The best interests of a child require compelling reasons be submitted to the court where separation of siblings is being requested. Schmidt v. Schmidt, 444 N.W.2d 367, 370 (S.D.1989); Adam v. Adam, 436 N.W.2d 266, 268 (S.D.1989); Mayer v. Mayer, 397 N.W.2d 638, 642 (S.D.1986). No evidence of a compelling reason for separating Andrew and Laura is contained in this record. Andrew’s desire to remain with Father in Madison where he knew people and had more material goods is not a sufficient compelling reason to separate him from his sister. The trial court did not abuse its discretion in refusing to separate these children.
Mother has appropriately filed an affidavit requesting attorney fees, costs, taxes, and disbursements associated with this appeal in the amount of $1,893.22. SDCL 15-17-38.
Both judgments appealed from are affirmed and Mother is awarded her attorney fees, taxes, costs, and disbursements of $1,893.22 from Father.

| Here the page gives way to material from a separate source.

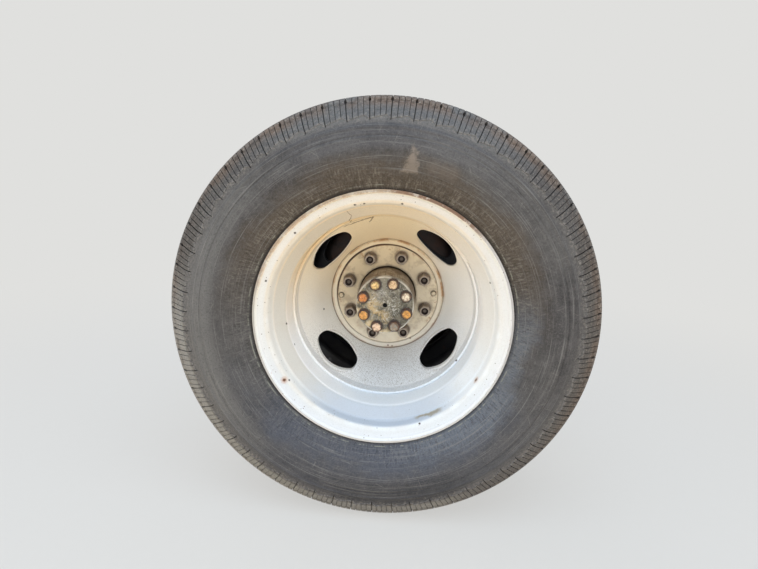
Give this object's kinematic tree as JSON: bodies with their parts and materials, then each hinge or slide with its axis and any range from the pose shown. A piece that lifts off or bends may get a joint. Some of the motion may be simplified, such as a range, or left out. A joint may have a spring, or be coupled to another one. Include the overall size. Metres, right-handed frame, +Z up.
{
  "type": "dual rear wheel and axle end",
  "caption": "Twin tyred steel disc wheels bolted back to back on a full-floating hub with brake drum, turning on the spindle of a rear axle end.",
  "frame": {"origin": "centre of the axle tube's inner end face, where the axle carrier takes it", "axes": "+Y along the axle towards the vehicle's middle, -Y outboard, +Z up, +X to the vehicle's rear"},
  "size_m": [0.7439, 0.9375, 0.744],
  "materials": {
    "tyre": "matt, dusty",
    "wheel_paint": "semi-gloss, dirty",
    "inner_wheel_paint": "satin",
    "valve_rubber": "matt",
    "hub_iron": "rusty",
    "drum_iron": "rusty",
    "stud_steel": "dull",
    "nut_steel": "dull",
    "shaft_steel": "greasy, scratched",
    "bolt_steel": "worn plating",
    "axle_paint": "satin, dusty",
    "plug_rubber": "matt",
    "cylinder_iron": "dull"
  },
  "bodies": {
    "axle_end": {"axle_tube": "axle_paint", "spindle": "axle_paint", "backing_plate": "axle_paint", "inspection_plugs": "plug_rubber", "plate_bolts": "bolt_steel", "wheel_cylinder": "cylinder_iron", "spring_seat": "axle_paint", "shock_bracket": "axle_paint"},
    "wheel": {"outer_tyre": "tyre", "outer_rim": "wheel_paint", "outer_disc": "wheel_paint", "outer_valve_stem": "valve_rubber", "inner_tyre": "tyre", "inner_rim": "inner_wheel_paint", "inner_disc": "inner_wheel_paint", "inner_valve_stem": "valve_rubber", "hub": "hub_iron", "brake_drum": "drum_iron", "wheel_studs": "stud_steel", "lug_nuts": "nut_steel", "locating_pins": "wheel_paint", "axle_shaft": "shaft_steel", "flange_bolts": "bolt_steel"}
  },
  "joints": [
    {"name": "wheel_spin", "type": "hinge", "parent": "axle_end", "child": "wheel", "pos_m": [0, -0.64, 0], "axis": [0, -1, 0], "continuous": true}
  ]
}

Guardianship and custody are closely related. Custody is included in a guardian’s statutory duties. "Every guardian appointed for the person and estate of a minor shall have the custody, care, and supervision of the education of the minor, until such minor arrives at the age of majority or marries.” SDCL 30-28-2 (emphasis added). "Custody of children” is defined in similar terms by Black’s Law Dictionary as "[t]he care, control and maintenance of a child ... awarded by a court to one of the parents as in a divorce or separation proceeding.” Black’s Law Dictionary 347 (5th ed. 1979).